No entanto – e aqui está o ponto de equilíbrio – como dizia Goethe, “os perigos da vida são muitos, e a segurança é um deles.” O medo de errar pode nos levar a uma espiritualidade asséptica, limpa demais, mas também fria e desnutrida.
O teólogo anglicano Eric Mascall, contemporâneo de C. S. Lewis e Tolkien, usou uma imagem poderosa: os reformadores, ao temerem a contaminação das devoções, colocaram o cristão em uma “dieta de antissépticos”. De fato, quem vive apenas dessa dieta não sofre envenenamento espiritual – mas corre o risco de definhar por falta de alimento afetivo e simbólico.
UMA TRADIÇÃO QUE FALA AO CORAÇÃO
As devoções – quando bem compreendidas – não são substitutos da fé, mas caminhos que conduzem ao mistério. Elas não competem com a Eucaristia ou com a Palavra; antes, ajudam-nos a saborear mais profundamente esses dons.
A teóloga Wendy Wright, em seu livro O Sagrado Coração: Porta para Deus, descreve as devoções como uma “tradição do coração”. Segundo ela, nelas o ser humano e o divino se encontram de modo íntimo, quase palpável. Ao meditar sobre o Coração de Jesus, não tratamos apenas de um símbolo – tocamos o amor de Deus encarnado, aquele que pulsa no tempo e na eternidade.

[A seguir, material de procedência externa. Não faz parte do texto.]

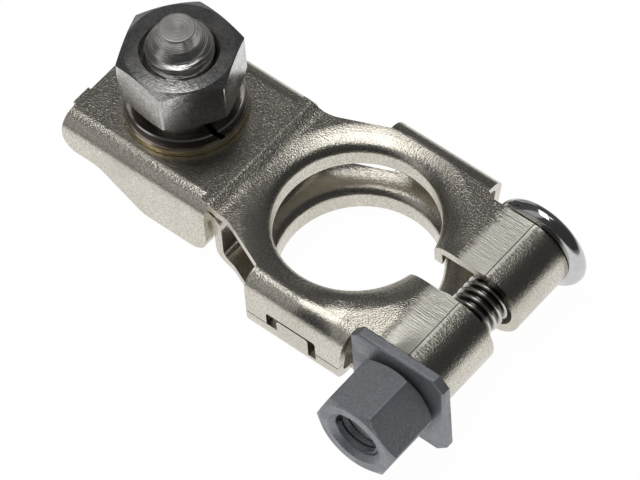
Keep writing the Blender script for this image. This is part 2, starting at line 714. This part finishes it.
# ---------------------------------------------------------------------------------------------
# Studio
# ---------------------------------------------------------------------------------------------
def white_paper():
    """Paper that metal sees as white near the object and as grey further off, in metres."""
    object_reach = {"X": 0.032, "Y": 0.015}
    white_reach, grey_reach, grey = 0.012, 0.075, 0.2
    glow_strength, glow_share = 1.08, 0.9

    paper = bpy.data.materials.new("white paper")
    paper.use_nodes = True
    tree = paper.node_tree
    shader = tree.nodes["Principled BSDF"]
    shader.inputs["Base Color"].default_value = (0.8, 0.8, 0.8, 1)
    shader.inputs["Roughness"].default_value = 1.0
    shader.inputs["Specular IOR Level"].default_value = 0.0

    axes = axes_of(tree, put(tree, "ShaderNodeTexCoord").outputs["Object"])
    beside = []
    for axis, reach in object_reach.items():
        outside = calc(tree, "SUBTRACT", calc(tree, "ABSOLUTE", axes[axis]), reach)
        beside.append(calc(tree, "MAXIMUM", outside, 0.0))
    away = calc(tree, "SQRT", squares(tree, *beside))
    near = remap(tree, away, white_reach, grey_reach, 1.0, grey)

    rays = put(tree, "ShaderNodeLightPath").outputs
    reflected = calc(tree, "MAXIMUM", rays["Is Glossy Ray"], rays["Is Transmission Ray"])
    white = calc(tree, "MAXIMUM", rays["Is Camera Ray"], calc(tree, "MULTIPLY", reflected, near))
    seen = calc(tree, "MAXIMUM", rays["Is Camera Ray"], reflected)
    glow = put(tree, "ShaderNodeEmission", {
        "Color": (1, 1, 1, 1), "Strength": calc(tree, "MULTIPLY", white, glow_strength),
    })
    mixed = put(tree, "ShaderNodeMixShader", {
        0: calc(tree, "MULTIPLY", seen, glow_share), 1: shader.outputs[0], 2: glow.outputs[0],
    })
    tree.links.new(mixed.outputs[0], tree.nodes["Material Output"].inputs["Surface"])
    return paper


def make_floor():
    """A pale floor that stays white to the camera and to the metal, and keeps the shadow."""
    size = 3.0
    mesh = bpy.data.meshes.new("floor")
    mesh.from_pydata(
        [(-size, -size, 0), (size, -size, 0), (size, size, 0), (-size, size, 0)], [], [(0, 1, 2, 3)]
    )
    floor = bpy.data.objects.new("floor", mesh)
    bpy.context.scene.collection.objects.link(floor)
    mesh.materials.append(white_paper())


def make_world():
    """A dim room, darker towards the side the object is seen from."""
    world = bpy.data.worlds.new("studio")
    bpy.context.scene.world = world
    world.use_nodes = True
    tree = world.node_tree
    towards = put(tree, "ShaderNodeTexCoord").outputs["Generated"]
    seen_side = (0.95, -0.25, 0.0)
    share = put(tree, "ShaderNodeVectorMath", {0: towards, 1: seen_side}, operation="DOT_PRODUCT")
    shade = remap(tree, share.outputs["Value"], -0.15, 0.45)
    room = blend(tree, shade, (0.085, 0.085, 0.087), (0.05, 0.05, 0.052))
    tree.links.new(room, tree.nodes["Background"].inputs["Color"])


def direction(azimuth, elevation):
    """A unit vector from angles in degrees, from +X and above the floor."""
    a, e = math.radians(azimuth), math.radians(elevation)
    return Vector((math.cos(e) * math.cos(a), math.cos(e) * math.sin(a), math.sin(e)))


def make_softbox(name, width, height, radiance, azimuth, elevation):
    """A rectangular soft lamp one metre from the object and turned to it."""
    lamp = bpy.data.lights.new(name, "AREA")
    lamp.shape = "RECTANGLE"
    lamp.size = width
    lamp.size_y = height
    lamp.energy = radiance * math.pi * width * height
    place = direction(azimuth, elevation)
    softbox = bpy.data.objects.new(name, lamp)
    softbox.rotation_euler = (-place).to_track_quat("-Z", "Y").to_euler()
    softbox.location = place
    softbox.visible_camera = False
    bpy.context.scene.collection.objects.link(softbox)


def make_camera():
    """A long lens that looks down on the clamp from its right front corner, slightly rolled."""
    azimuth, elevation, roll = 43.4307 - 90, 53.9902, math.radians(-5.0128)
    back = direction(azimuth, elevation)
    level = Vector((-math.sin(math.radians(azimuth)), math.cos(math.radians(azimuth)), 0))
    up = back.cross(level)
    rolled_right = math.cos(roll) * level + math.sin(roll) * up
    rolled_up = math.cos(roll) * up - math.sin(roll) * level
    camera = bpy.data.objects.new("camera", bpy.data.cameras.new("camera"))
    bpy.context.scene.collection.objects.link(camera)
    camera.data.sensor_width = 36
    camera.data.lens = 304.294
    camera.data.clip_start = 0.05
    camera.data.clip_end = 20
    turn = Matrix((rolled_right, rolled_up, back)).transposed()
    camera.matrix_world = Matrix.Translation((0.24416, -0.26413, 0.50221)) @ turn.to_4x4()
    bpy.context.scene.camera = camera


make_floor()
make_world()
# Name, width and height in metres, radiance, azimuth and elevation in degrees
make_softbox("overhead", 0.72, 0.4, 2.5, -165, 80)
make_softbox("left panel", 0.44, 1.3, 0.36, -122, 34)
make_softbox("back sweep", 0.72, 0.42, 0.4, 141, 12.5)
make_softbox("small window", 0.16, 0.26, 1.7, 62, 77)
make_camera()
bpy.context.scene.view_settings.view_transform = "Standard"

Wright escreve com beleza:
“Nessa devoção, nós, Jesus e os santos existimos, de certo modo, fora do tempo. A tradição do coração revela essa comunhão de maneira viva, até misteriosa. É na carne que se descobre essa correspondência divina e humana. Nossos corações de carne foram feitos para tudo o que está além da carne, ao se conformarem ao coração de Jesus. Esse coração divino-humano é a ponte entre o céu e a terra, a marca visível do amor divino na criação, o anseio mais profundo e selvagem do próprio amor humano.”
Essas palavras nos recordam que a fé não é apenas raciocínio ou doutrina – é também afeto, gesto, símbolo, corpo. A devoção é o espaço onde o coração humano se permite ser tocado por Deus.
Portanto, sim, as devoções podem ser mal compreendidas ou mal vividas. Mas, quando enraizadas na Palavra e orientadas para Cristo, tornam-se aquilo que Wendy Wright chama de “um bendito passaporte do coração” – um caminho que nos conduz, de mãos dadas com os santos, do chão da vida ao mistério do Céu.
PERGUNTAS PARA REFLEXÃO:
- Em minha prática de fé, as devoções me aproximam de Cristo ou acabam se tornando um fim em si mesmas?
- Como posso equilibrar razão e coração, doutrina e afeto, em minha vida espiritual?
- Que devoção pessoal tem ajudado meu coração a se tornar mais semelhante ao Coração de Jesus?